#### Work instructions
Give back the entire listing verbatim.
## start
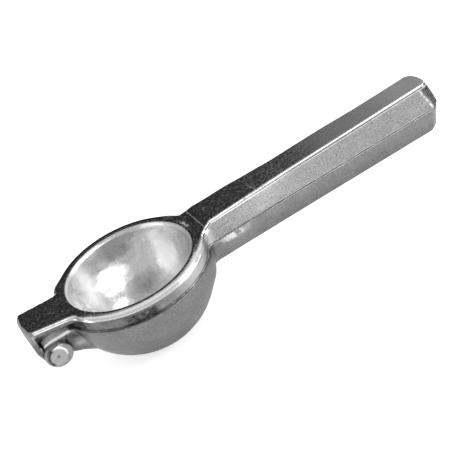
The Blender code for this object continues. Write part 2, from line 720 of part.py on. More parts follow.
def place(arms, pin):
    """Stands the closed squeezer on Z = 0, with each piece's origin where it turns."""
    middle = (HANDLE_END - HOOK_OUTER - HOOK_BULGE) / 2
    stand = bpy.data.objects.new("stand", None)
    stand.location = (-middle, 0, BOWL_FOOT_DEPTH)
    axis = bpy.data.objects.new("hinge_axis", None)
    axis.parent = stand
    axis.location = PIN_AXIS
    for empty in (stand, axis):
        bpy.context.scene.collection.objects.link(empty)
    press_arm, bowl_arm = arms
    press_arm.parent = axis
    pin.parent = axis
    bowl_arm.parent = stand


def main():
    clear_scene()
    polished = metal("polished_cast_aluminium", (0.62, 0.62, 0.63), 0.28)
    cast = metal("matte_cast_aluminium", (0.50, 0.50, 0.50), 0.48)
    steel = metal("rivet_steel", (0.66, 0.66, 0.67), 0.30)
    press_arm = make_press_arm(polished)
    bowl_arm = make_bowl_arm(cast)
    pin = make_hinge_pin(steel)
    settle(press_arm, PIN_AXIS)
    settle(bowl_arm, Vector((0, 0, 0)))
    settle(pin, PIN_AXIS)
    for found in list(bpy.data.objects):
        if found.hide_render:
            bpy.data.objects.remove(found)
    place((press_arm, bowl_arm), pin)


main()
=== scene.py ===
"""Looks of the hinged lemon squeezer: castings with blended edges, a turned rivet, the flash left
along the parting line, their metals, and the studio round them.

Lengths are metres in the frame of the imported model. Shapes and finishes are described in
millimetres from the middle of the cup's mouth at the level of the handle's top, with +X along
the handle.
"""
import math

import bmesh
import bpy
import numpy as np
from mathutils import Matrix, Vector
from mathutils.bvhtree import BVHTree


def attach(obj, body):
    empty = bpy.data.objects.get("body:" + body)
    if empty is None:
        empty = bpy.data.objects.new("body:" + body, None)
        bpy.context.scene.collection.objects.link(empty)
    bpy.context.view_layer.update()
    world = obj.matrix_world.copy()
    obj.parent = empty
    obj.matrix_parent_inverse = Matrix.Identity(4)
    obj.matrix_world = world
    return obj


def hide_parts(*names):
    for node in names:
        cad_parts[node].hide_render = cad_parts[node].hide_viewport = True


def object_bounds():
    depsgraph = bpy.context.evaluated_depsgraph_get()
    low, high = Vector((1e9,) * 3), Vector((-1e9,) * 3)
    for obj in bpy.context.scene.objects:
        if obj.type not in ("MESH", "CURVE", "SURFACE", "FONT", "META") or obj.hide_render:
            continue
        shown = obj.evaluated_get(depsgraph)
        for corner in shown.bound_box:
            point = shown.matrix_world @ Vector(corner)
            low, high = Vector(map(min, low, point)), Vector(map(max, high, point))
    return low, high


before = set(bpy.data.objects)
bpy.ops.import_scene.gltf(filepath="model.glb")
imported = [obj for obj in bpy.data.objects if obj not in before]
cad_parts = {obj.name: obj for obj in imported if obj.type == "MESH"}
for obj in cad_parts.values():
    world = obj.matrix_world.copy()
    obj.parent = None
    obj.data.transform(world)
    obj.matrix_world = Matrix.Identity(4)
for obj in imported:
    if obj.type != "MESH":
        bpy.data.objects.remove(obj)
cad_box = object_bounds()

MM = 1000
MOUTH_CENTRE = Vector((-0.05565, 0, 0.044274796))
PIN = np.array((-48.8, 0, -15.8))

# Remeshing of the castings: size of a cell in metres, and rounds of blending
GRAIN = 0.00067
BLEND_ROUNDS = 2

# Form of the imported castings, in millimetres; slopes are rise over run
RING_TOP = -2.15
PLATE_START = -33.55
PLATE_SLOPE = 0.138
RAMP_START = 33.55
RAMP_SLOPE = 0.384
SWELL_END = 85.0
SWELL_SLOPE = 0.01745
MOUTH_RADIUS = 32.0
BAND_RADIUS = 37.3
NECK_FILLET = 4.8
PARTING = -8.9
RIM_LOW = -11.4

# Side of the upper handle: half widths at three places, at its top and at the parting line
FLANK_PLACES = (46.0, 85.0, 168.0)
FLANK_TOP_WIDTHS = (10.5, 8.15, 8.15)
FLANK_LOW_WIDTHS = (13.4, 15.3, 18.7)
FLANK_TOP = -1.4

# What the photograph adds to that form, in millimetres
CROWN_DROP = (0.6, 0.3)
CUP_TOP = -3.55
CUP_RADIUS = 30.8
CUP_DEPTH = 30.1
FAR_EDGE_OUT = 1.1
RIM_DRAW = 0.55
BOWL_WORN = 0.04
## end
#### The completed task
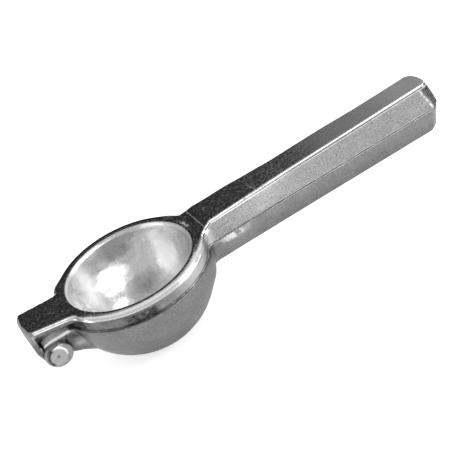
The Blender code for this object continues. Write part 2, from line 720 of part.py on. More parts follow.
def place(arms, pin):
    """Stands the closed squeezer on Z = 0, with each piece's origin where it turns."""
    middle = (HANDLE_END - HOOK_OUTER - HOOK_BULGE) / 2
    stand = bpy.data.objects.new("stand", None)
    stand.location = (-middle, 0, BOWL_FOOT_DEPTH)
    axis = bpy.data.objects.new("hinge_axis", None)
    axis.parent = stand
    axis.location = PIN_AXIS
    for empty in (stand, axis):
        bpy.context.scene.collection.objects.link(empty)
    press_arm, bowl_arm = arms
    press_arm.parent = axis
    pin.parent = axis
    bowl_arm.parent = stand


def main():
    clear_scene()
    polished = metal("polished_cast_aluminium", (0.62, 0.62, 0.63), 0.28)
    cast = metal("matte_cast_aluminium", (0.50, 0.50, 0.50), 0.48)
    steel = metal("rivet_steel", (0.66, 0.66, 0.67), 0.30)
    press_arm = make_press_arm(polished)
    bowl_arm = make_bowl_arm(cast)
    pin = make_hinge_pin(steel)
    settle(press_arm, PIN_AXIS)
    settle(bowl_arm, Vector((0, 0, 0)))
    settle(pin, PIN_AXIS)
    for found in list(bpy.data.objects):
        if found.hide_render:
            bpy.data.objects.remove(found)
    place((press_arm, bowl_arm), pin)


main()
=== scene.py ===
"""Looks of the hinged lemon squeezer: castings with blended edges, a turned rivet, the flash left
along the parting line, their metals, and the studio round them.

Lengths are metres in the frame of the imported model. Shapes and finishes are described in
millimetres from the middle of the cup's mouth at the level of the handle's top, with +X along
the handle.
"""
import math

import bmesh
import bpy
import numpy as np
from mathutils import Matrix, Vector
from mathutils.bvhtree import BVHTree


def attach(obj, body):
    empty = bpy.data.objects.get("body:" + body)
    if empty is None:
        empty = bpy.data.objects.new("body:" + body, None)
        bpy.context.scene.collection.objects.link(empty)
    bpy.context.view_layer.update()
    world = obj.matrix_world.copy()
    obj.parent = empty
    obj.matrix_parent_inverse = Matrix.Identity(4)
    obj.matrix_world = world
    return obj


def hide_parts(*names):
    for node in names:
        cad_parts[node].hide_render = cad_parts[node].hide_viewport = True


def object_bounds():
    depsgraph = bpy.context.evaluated_depsgraph_get()
    low, high = Vector((1e9,) * 3), Vector((-1e9,) * 3)
    for obj in bpy.context.scene.objects:
        if obj.type not in ("MESH", "CURVE", "SURFACE", "FONT", "META") or obj.hide_render:
            continue
        shown = obj.evaluated_get(depsgraph)
        for corner in shown.bound_box:
            point = shown.matrix_world @ Vector(corner)
            low, high = Vector(map(min, low, point)), Vector(map(max, high, point))
    return low, high


before = set(bpy.data.objects)
bpy.ops.import_scene.gltf(filepath="model.glb")
imported = [obj for obj in bpy.data.objects if obj not in before]
cad_parts = {obj.name: obj for obj in imported if obj.type == "MESH"}
for obj in cad_parts.values():
    world = obj.matrix_world.copy()
    obj.parent = None
    obj.data.transform(world)
    obj.matrix_world = Matrix.Identity(4)
for obj in imported:
    if obj.type != "MESH":
        bpy.data.objects.remove(obj)
cad_box = object_bounds()

MM = 1000
MOUTH_CENTRE = Vector((-0.05565, 0, 0.044274796))
PIN = np.array((-48.8, 0, -15.8))

# Remeshing of the castings: size of a cell in metres, and rounds of blending
GRAIN = 0.00067
BLEND_ROUNDS = 2

# Form of the imported castings, in millimetres; slopes are rise over run
RING_TOP = -2.15
PLATE_START = -33.55
PLATE_SLOPE = 0.138
RAMP_START = 33.55
RAMP_SLOPE = 0.384
SWELL_END = 85.0
SWELL_SLOPE = 0.01745
MOUTH_RADIUS = 32.0
BAND_RADIUS = 37.3
NECK_FILLET = 4.8
PARTING = -8.9
RIM_LOW = -11.4

# Side of the upper handle: half widths at three places, at its top and at the parting line
FLANK_PLACES = (46.0, 85.0, 168.0)
FLANK_TOP_WIDTHS = (10.5, 8.15, 8.15)
FLANK_LOW_WIDTHS = (13.4, 15.3, 18.7)
FLANK_TOP = -1.4

# What the photograph adds to that form, in millimetres
CROWN_DROP = (0.6, 0.3)
CUP_TOP = -3.55
CUP_RADIUS = 30.8
CUP_DEPTH = 30.1
FAR_EDGE_OUT = 1.1
RIM_DRAW = 0.55
BOWL_WORN = 0.04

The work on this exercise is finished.